WASHINGTON, D.C., February 1, 2018 (LifeSiteNews) – The Episcopal church in the Diocese of Washington, D.C., passed a resolution last week to stop using masculine pronouns for God in future updates to its Book of Common Prayer.
The resolution to stop using “gendered language for God” was passed quickly by delegates to the Diocese’s 123rd Convention.
“If revision of the Book of Common Prayer is authorized, to utilize expansive language for God from the rich sources of feminine, masculine, and non-binary imagery for God found in Scripture and tradition and, when possible, to avoid the use of gendered pronouns for God,” the resolution stated.
“Over the centuries our language and our understanding of God has continued to change and adapt,” the drafters of the resolution stated. The drafters said that referring to God using masculine pronouns is to “limit our understanding of God.”
“By expanding our language for God, we will expand our image of God and the nature of God,” they stated.
But Clergy delegate The Rev. Linda R. Calkins from St. Bartholomew’s Episcopal Church in Laytonsville, Maryland, challenged the delegates to go further.

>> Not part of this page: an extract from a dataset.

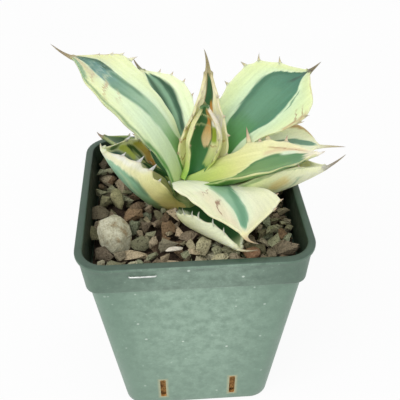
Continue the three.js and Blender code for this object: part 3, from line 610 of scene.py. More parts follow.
            patch([(0.2, -0.4), (0.5, -0.2), (1, -0.1)], [(0, -1.1), (1, -1.1)], (0.16, 1.1),
                  (216, 226, 196), face="inner", soft=0.12),
        ],
        "teeth": {1: [(0.5, 1.4, 0.6), (0.7, 1.4, 0.6)], -1: [(0.4, 2.2, 0.4), (0.52, 3.2, 1.2),
                  (0.61, 2.8, 2.2), (0.67, 3.2, 2.4), (0.8, 2.4, 0.2), (0.88, 1.6, -0.2)]},
        "toothTints": [(226, 232, 212), (222, 222, 206)],
        "spineTints": [(214, 216, 176), (186, 176, 140), (120, 104, 84)],
    },
    "leaf_rear": {
        "turn": 72, "sweep": 6, "rise": (38, 14), "cup": (45, 22), "twist": (0, 0), "length": 38,
        "width": 24, "widest": 0.6, "point": 0.72, "seat": 4.6, "height": 82, "spine": 6, "lift": 0.2,
        "ground": [(0, (200, 210, 150)), (0.5, cream), (1, white)],
    },
    "leaf_rear_left": {
        "turn": 119, "sweep": -6, "rise": (36, 12), "cup": (48, 24), "twist": (0, 4), "length": 33,
        "width": 21, "widest": 0.6, "point": 0.72, "seat": 4.8, "height": 80.6, "spine": 5.5, "lift": 0.2,
        "ground": [(0, (120, 146, 70)), (0.3, (170, 180, 100)), (0.6, cream), (1, cream)],
        "bands": [
            patch([(0, 0.96), (0.5, 0.86), (1, 0.3)], [(0, -0.3), (0.5, -0.42), (1, -0.2)], (-0.1, 0.97),
                  [(0.1, (48, 104, 50)), (0.5, (52, 114, 66)), (1, teal)]),
        ],
    },
    "leaf_rear_right": {
        "turn": 46, "sweep": 4, "rise": (32, 12), "cup": (50, 26), "twist": (0, -4), "length": 38,
        "width": 23, "widest": 0.6, "point": 0.72, "seat": 5, "height": 80.2, "spine": 5.5, "lift": 0.2,
        "ground": [(0, (190, 204, 140)), (0.5, cream), (1, white)],
    },
}


def sectionAxes(leaf, s):
    heading = math.radians(leaf["turn"] + leaf["sweep"] * s)
    slope = math.radians(mix(*leaf["rise"], s))
    roll = math.radians(mix(*leaf["twist"], s))
    east, north = math.cos(heading), math.sin(heading)
    along = Vector((math.cos(slope) * east, math.cos(slope) * north, math.sin(slope)))
    level = Vector((-north, east, 0))
    up = along.cross(level)
    return along, level * math.cos(roll) + up * math.sin(roll), up * math.cos(roll) - level * math.sin(roll)


def midribOf(leaf, steps=40):
    turn = math.radians(leaf["turn"])
    seat = Matrix.Rotation(turn, 3, "Z") @ Vector((leaf["seat"], leaf["aside"], 0))
    points = [seat + crown + Vector((0, 0, leaf["height"]))]
    for i in range(steps):
        points.append(points[-1] + sectionAxes(leaf, (i + 0.5) / steps)[0] * (leaf["length"] / steps))
    return points


def midribPoint(points, s):
    steps = len(points) - 1
    step = min(steps - 1, max(0, math.floor(s * steps)))
    return points[step].lerp(points[step + 1], s * steps - step)


def halfWidthAt(leaf, s, u):
    widest = leaf["widest"] - leaf["skew"] * ((u > 0) - (u < 0))
    swell = mix(leaf["neck"], 1, smoothRise(widest, s))
    past = max(0, (s - widest) / (1 - widest))
    half = leaf["width"] / 2 * swell * max(0, 1 - past * past) ** leaf["point"]
    if "trim" in leaf:
        side, place, spread, depth = leaf["trim"]
        half -= depth * (side * u > 0) * math.exp(-((s - place) / spread) ** 2)
    start, amount = leaf["pinch"]
    half *= 1 - amount * smoothRise(1 - start, s - start)
    return max(half, blade["spineBreadth"])


# A point of the leaf's skin: u runs from -1 to 1 across it, and face is 1 on the upper face, -1 below.
def bladePoint(leaf, axes, rib, s, u, face, bulge=0.0, ripple=0.0):
    _, across, inward = axes
    half = halfWidthAt(leaf, s, u)
    cup = math.radians(mix(*leaf["cup"], s)) or 1e-4
    bend = cup * u
    core = mix(blade["rootThickness"], blade["tipThickness"], s)
    thickness = blade["marginThickness"] + (core - blade["marginThickness"]) * (1 - u * u)
    near = min(1, half * (1 - abs(u)) / blade["edgeRound"])
    depth = thickness / 2 * (1 - face * math.sqrt(1 - (1 - near) ** 2)) - ripple
    outward = across * math.cos(bend) + inward * math.sin(bend)
    normal = inward * math.cos(bend) - across * math.sin(bend)
    middle = rib + across * (half * math.sin(bend) / cup) + inward * (half * (1 - math.cos(bend)) / cup)
    return middle + outward * math.copysign(bulge, u) - normal * depth, outward, half


def teethOf(leaf, chance):
    if "teeth" in leaf:
        return leaf["teeth"]
    made = {}
    for side in (1, -1):
        count = round(teeth["share"] * leaf["length"] / teeth["spacing"])
        made[side] = [(mix(*teeth["span"], (k + 0.25 + 0.5 * chance.random()) / count),
                       mix(*teeth["reach"], chance.random()), mix(*teeth["forward"], chance.random()))
                      for k in range(count)]
    return made


# The swelling under a tooth: its height and its spread along the margin.
def teatOf(tooth):
    if len(tooth) > 3:
        return tooth[3:]
    height = min(teeth["teatMost"], teeth["teatShare"] * tooth[1])
    return height, teeth["teatLength"] + teeth["teatGrowth"] * tooth[1]


# How far the swellings of a margin's teeth push it out at s.
def bulgeAt(leaf, side, s, margins):
    total = 0
    for tooth in margins[side]:
        height, spread = teatOf(tooth)
        total += height * math.exp(-(((s - tooth[0]) * leaf["length"]) / spread) ** 2)
    return total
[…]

Calkins read from Genesis Chapter 17, in which God tells Abraham “I am El Shaddai.” She said that if Episcopalians “are going to be true to what El Shaddai means, it means God with breasts.”

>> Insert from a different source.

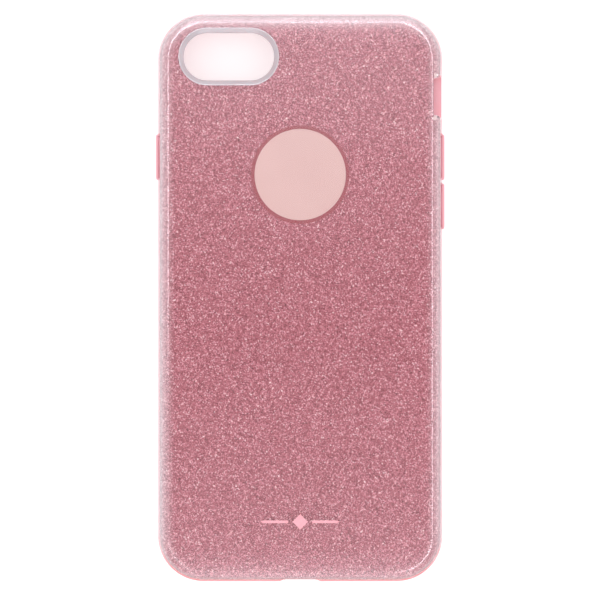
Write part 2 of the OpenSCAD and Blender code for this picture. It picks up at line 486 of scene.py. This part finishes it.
def clear_plastic(name, colour, haze):
    """Polished clear plastic that lets lamp light through, with a little milky scatter."""
    material, add, link = shader(name)
    glass = add("BsdfPrincipled", Roughness=0.012, IOR=1.49)
    glass.inputs["Base Color"].default_value = colour
    glass.inputs["Transmission Weight"].default_value = 1
    milk = add("BsdfDiffuse", Color=tint(236, 226, 232))
    cloudy = add("MixShader", Fac=haze)
    link(glass.outputs["BSDF"], cloudy.inputs[1])
    link(milk.outputs["BSDF"], cloudy.inputs[2])
    open_way = add("BsdfTransparent", Color=(0.9, 0.9, 0.9, 1))
    path = add("LightPath")
    through = add("MixShader")
    link(path.outputs["Is Shadow Ray"], through.inputs["Fac"])
    link(cloudy.outputs["Shader"], through.inputs[1])
    link(open_way.outputs["BSDF"], through.inputs[2])
    show(add, link, through.outputs["Shader"])
    return material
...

“Having studied much feminist theology in my masters’ degrees, I wrote a thesis on liberation and freedom and non-equality in feminist theology and existential counseling,” Calkins told the delegates, as reported by The Institute On Religion & Democracy.
“And I am still waiting for the Episcopal Church to come to the place where all people feel that they can speak God’s name. Many, many women that I have spoken with over my past almost 20 years in ordained ministry have felt that they could not be a part of any church because of the male image of God that is systemic and that is sustained throughout our liturgies. Many of us are waiting and need to hear God in our language, in our words and in our pronouns,” she added.